Prof. Donatella della Porta
Donatella della Porta is professor of Sociology in the Department of Political and Social Sciences at the European University Institute since 2003. She is on leave of absence from the University of Florence, where she was full professor of Political Science, president of the corso di laurea in Administrative Sciences, and Director of the Department of Political Science and Sociology. Professor Della Porta received a Diplôme d’Etudes Approfondies at the Ecole des Hautes Etudes en Sciences Sociales of Paris and a PhD in political and social sciences at the European University Institute in Florence. She directs the EU FP6 DEMOS project (Democracy in Europe and the Mobilisation of the Society). She has conducted research also at Cornell University, Ithaca N.Y. and at the Wissenschaftszentrum Berlin für Sozialforschung (WZB). Her main research interests concern social movements, political violence, terrorism, corruption, police and policies of public order. She is currently involved in several comparative projects on citizenship and social movements. She is also co-editor of the European Political Science Review.

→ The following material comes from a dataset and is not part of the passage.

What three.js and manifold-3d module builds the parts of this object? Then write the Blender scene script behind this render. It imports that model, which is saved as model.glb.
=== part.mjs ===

Gunnar Folke Schuppert holds the Research Professorship “New Forms of Governance” at the Social Science Research Centre Berlin (WZB) since 2003. He is currently also Managing Director of the Rule of Law Centre at the WZB. Before joining the WZB, he taught Public Law and Administrative Science at the universities of Hamburg and Augsburg as also at the Humboldt University in Berlin. He conducts research in the fields of contract governance, governance and religion and rule of law and transnational rule-making. Some of his recent publications include Staat als Prozess: Eine staatstheoretische Skizze in sieben Aufzügen (Campus, 2010) and Politische Kultur (Nomos, 2008).